Tim, the owner of Chao’s Rosewood furniture, is in a better situation. The Hong Kong native, who declined to give his last name, once spent several years in Taiwan and thus can manage Mandarin freely. After more than a decade in Chinatown, Tim’s shop is one of the three survivors in Chinatown’s highly competitive furniture market. His customers now come from as far as Los Angeles and New York, and his business has spread by word of mouth. Many of his customers outside Chinatown are originally from mainland China or Taiwan, he said.

"I have to deal with more and more Mandarin-speaking customers," Tim said in Mandarin as he attended to a middle-age couple from Shanghai, who came to the United States eight years ago. They had just bought a new house in San Jose, and had driven a long way specifically to shop at Tim’s. Another reason prompting Tim to speak Mandarin is that he built a factory in southern mainland China several years ago, where labor is cheap. His products are sold both in America and mainland China.

It is more common to hear Mandarin in the street now. The speakers are new immigrants from the mainland or Taiwan who have moved to Chinatown. There are also shoppers from other neighborhoods, such as Chinese students from UC Berkeley, or high-tech employees from Fremont, where there is a growing Chinese community. No official statistics are available, though, about how many new arrivals have come in recent years. Mr. Ke, 75, who works in Draline Tong Herbs, a Chinese medicine store, said his customers are nearly divided down middle between the Cantonese speakers and Mandarin speakers. Having emigrated from Canton province 15 years ago, Ke is fluent in Cantonese, but only passable in Mandarin.

So in Chinatown lately, Mandarin speakers in shops or restaurants may still be inconvenienced, but don’t need to worry about being embarrassed, since a lot of Cantonese speakers can also understand Mandarin.

That’s exactly what Yao Mingzhe, a 85-year-old mainland Chinese immigrant who had no Cantonese knowledge before, has experienced. Yao came to America 15 years ago by herself with the help of relatives, and has since settled in Oakland’s Chinatown. She had to get help from an interpreter during the early years. "But I don’t need it anymore," said Yao in Mandarin. "I have been able to understand some Cantonese, and meanwhile, they can also understand Mandarin and are beginning to speak it now."

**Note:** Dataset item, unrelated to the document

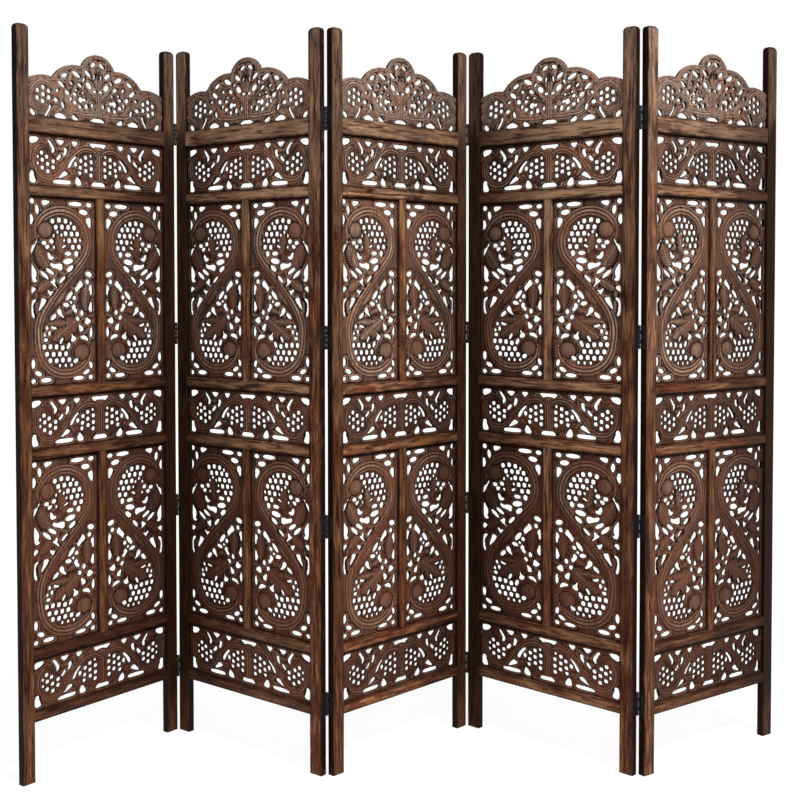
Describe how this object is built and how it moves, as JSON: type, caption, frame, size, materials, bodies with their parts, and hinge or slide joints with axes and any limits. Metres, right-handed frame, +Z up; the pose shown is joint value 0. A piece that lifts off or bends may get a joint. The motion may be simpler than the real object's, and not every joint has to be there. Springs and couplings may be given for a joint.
{
  "type": "folding screen",
  "caption": "Zig-zag folding room screen of pierced, scroll-carved wooden panels with lobed crests, on tall post feet, joined edge to edge by black butt hinges.",
  "frame": {"origin": "middle of the bounding box at the floor, under the standing zig-zag", "axes": "+X along the screen from its left end to its right end as seen from the front; +Y from the front to the back; +Z up"},
  "size_m": [1.9404, 0.4238, 1.83],
  "materials": {
    "carved_wood": "burnt brown stain, satin",
    "hinge_metal": "black, satin"
  },
  "bodies": {
    "panel_1": {"panel_1_left_stile": "carved_wood", "panel_1_right_stile": "carved_wood", "panel_1_rails": "carved_wood", "panel_1_muntins": "carved_wood", "panel_1_crest_board": "carved_wood", "panel_1_band_boards": "carved_wood", "panel_1_upper_scroll_boards": "carved_wood", "panel_1_lower_scroll_boards": "carved_wood", "hinge_1_2_left_leaves": "hinge_metal", "hinge_1_2_pins": "hinge_metal"},
    "panel_2": {"panel_2_left_stile": "carved_wood", "panel_2_right_stile": "carved_wood", "panel_2_rails": "carved_wood", "panel_2_muntins": "carved_wood", "panel_2_crest_board": "carved_wood", "panel_2_band_boards": "carved_wood", "panel_2_upper_scroll_boards": "carved_wood", "panel_2_lower_scroll_boards": "carved_wood", "hinge_1_2_right_leaves": "hinge_metal", "hinge_2_3_left_leaves": "hinge_metal", "hinge_2_3_pins": "hinge_metal"},
    "panel_3": {"panel_3_left_stile": "carved_wood", "panel_3_right_stile": "carved_wood", "panel_3_rails": "carved_wood", "panel_3_muntins": "carved_wood", "panel_3_crest_board": "carved_wood", "panel_3_band_boards": "carved_wood", "panel_3_upper_scroll_boards": "carved_wood", "panel_3_lower_scroll_boards": "carved_wood", "hinge_2_3_right_leaves": "hinge_metal", "hinge_3_4_left_leaves": "hinge_metal", "hinge_3_4_pins": "hinge_metal"},
    "panel_4": {"panel_4_left_stile": "carved_wood", "panel_4_right_stile": "carved_wood", "panel_4_rails": "carved_wood", "panel_4_muntins": "carved_wood", "panel_4_crest_board": "carved_wood", "panel_4_band_boards": "carved_wood", "panel_4_upper_scroll_boards": "carved_wood", "panel_4_lower_scroll_boards": "carved_wood", "hinge_3_4_right_leaves": "hinge_metal", "hinge_4_5_left_leaves": "hinge_metal", "hinge_4_5_pins": "hinge_metal"},
    "panel_5": {"panel_5_left_stile": "carved_wood", "panel_5_right_stile": "carved_wood", "panel_5_rails": "carved_wood", "panel_5_muntins": "carved_wood", "panel_5_crest_board": "carved_wood", "panel_5_band_boards": "carved_wood", "panel_5_upper_scroll_boards": "carved_wood", "panel_5_lower_scroll_boards": "carved_wood", "hinge_4_5_right_leaves": "hinge_metal"}
  },
  "joints": [
    {"name": "fold_2_3", "type": "hinge", "parent": "panel_3", "child": "panel_2", "pos_m": [-0.22376, -0.13989, 0], "axis": [0, 0, -1], "range_deg": [-85, 95]},
    {"name": "fold_1_2", "type": "hinge", "parent": "panel_2", "child": "panel_1", "pos_m": [-0.62582, 0.17649, 0], "axis": [0, 0, 1], "range_deg": [-91, 89]},
    {"name": "fold_3_4", "type": "hinge", "parent": "panel_3", "child": "panel_4", "pos_m": [0.16119, 0.1971, 0], "axis": [0, 0, -1], "range_deg": [-89, 91]},
    {"name": "fold_4_5", "type": "hinge", "parent": "panel_4", "child": "panel_5", "pos_m": [0.5402, -0.14656, 0], "axis": [0, 0, 1], "range_deg": [-80, 100]}
  ],
  "couplings": [
    {"joint": "fold_1_2", "follows": "fold_2_3", "ratio": 0.9368}
  ]
}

"The Chinese students are mainly new immigrants," saied Heather Ding, 49, foreign language chair at Laney College, where Mandarin is taught at three different levels. Ding said her students used to be retired Chinese interested in "the beauty of Chinese culture," but that now more are driven by practical needs, joined increasingly by American-born Cantonese-speaking Chinese students.

Lin Wen-liao, 66, is the oldest student in Ding’s beginning class. He was born in Canton, but once studied at Beijing Foreign Language College, majoring in Russian. He came to the States six years ago and settled in Oakland Senior Hotel, a government-subsidized apartment for seniors. Originally a Chinese teacher in Canton province, Lin planned to continue his career in America. "I came to learn the way teacher Ding teaches," said the gray-haired Lin. "I know there are a number of English speaking people here who want to learn Chinese."

Some people in Chinatown look to Hong Kong as an example. Since the Chinese government took over Hong Kong in July 1997, Cantonese speakers there have started to use Mandarin—not because of a Chinese government mandate, but because of the frequent business interactions between Hong Kong and the mainland.

"People don’t learn unless there is a reason to learn," said Oakland City Council member Henry Chang. It’s the same in Chinatown. --Rosemary Hoban assisted in the writing of this article.